Keynote Address at Launch of the Nottingham University Business School and Minority Shareholder Watchdog Group (MSWG) "Corporate Governance Survey Report 2004"
21 December 2005 |   By : YBhg Tan Sri Md Nor Yusof, Chairman, Securities Commission
Keynote Address

YBhg Tan Sri Md Nor Yusof
Chairman, Securities Commission

at the
Launch of the Nottingham University Business School and Minority Shareholder Watchdog Group (MSWG)
"Corporate Governance Survey Report 2004"

21 December 2005

Yang Berbahagia Tan Sri Abdul Halim Ali, Chairman of the Minority Shareholder Watchdog Group,
Distinguished panelists,
Honoured guests,
Ladies and gentlemen.
Assalamualaikum and a very good morning.

It is my privilege to provide this introduction for Nottingham University Business School ("NUBS") and Minority Shareholder Watchdog Group's ("MSWG") "Corporate Governance Survey Report 2004". I would also like to congratulate NUBS and MSWG for undertaking such a commendable exercise. Set against the best practices as recommended in the Finance Committee Report on Corporate Governance this survey will serve as a useful marker of the level of governance of public listed companies in Malaysia. Indeed good governance generally has become a guiding principle today in building national competitiveness, investor confidence and promoting sustainable economic growth.

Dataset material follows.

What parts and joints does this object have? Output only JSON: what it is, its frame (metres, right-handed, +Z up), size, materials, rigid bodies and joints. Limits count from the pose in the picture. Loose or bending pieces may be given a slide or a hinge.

We would recall that in the early 1990s, international capital flowed to this country in record levels. A large proportion of it went to prime the stock market. And it would seem then that as long as returns remained spectacular, few investors paid attention to the behind-the scenes manner in which companies went about their business. Not until the crash of 1997 when it was exposed that considerable contributors of the crisis were found in corporate misconduct and unsound management practices. Indeed the High Level Finance Committee formed at that time was specifically tasked to formulate an action plan to correct those transgressions and develop policies to stem future recurrence of financial crises. Hence, the establishment of the Malaysian Code of Corporate Governance.

On that note, it is very heartening to note that findings of the NUBS-MSWG's Corporate Governance Survey Report 2004 indicate that overall, there has been general improvement over the previous survey's findings in terms of companies' compliance with local and international CG principles and best practices. A worthy point to note is the presence of government-linked companies amongst the survey's top 10 corporate governance leaders. This can be seen as a positive indicator of Government's initiatives to enhance the governance structure of government-linked companies. Having said that, though, there are also improvement opportunities identified by the survey, in particular, the adoption of internationally benchmarked corporate governance best practices. It would be fair to say that a number of other things must also be required in order to foster a comprehensive good governance environment.

The financial market constituencies like the investment banks, securities companies, fund managers and SROs can contribute towards enhancing good governance generally. Today, traders, fund managers, and investment banks are transaction driven. Since their compensation is not tied to investor wealth creation, their personal interest is invariably not aligned with investor interest. This gives rise to a serious conflict of interest. Controlling constituencies like investors, regulators and the Government have a proactive role in fostering good governance. Investors, for example, can request a direct role in structuring the governance bodies of corporations and mutual funds. In short we need a shift to a culture of good governance generally.

The SC believes that the NUBS-MSWG publication of the Corporate Governance Survey Report 2004 is a positive step towards enhancing the standards of corporate governance in Malaysia in particular towards building an internationally recognised corporate governance benchmark for listed companies. We certainly applaud the progressive inclusion of international best practices' benchmark that conveys the message that the corporate governance phenomenon is not just for the purposes of compliance with the Malaysian Code. We appreciate the efforts that have gone into developing this survey and certainly hope that it will assist in the formation of quality Malaysian companies with globally respected responsible practices. We also hope to see this survey to be carried out annually leading up eventually to an annual survey of all listed companies in Malaysia.

With that, it gives me great pleasure and honour to officially launch the NUBS-MSWG Corporate Governance Survey Report 2004.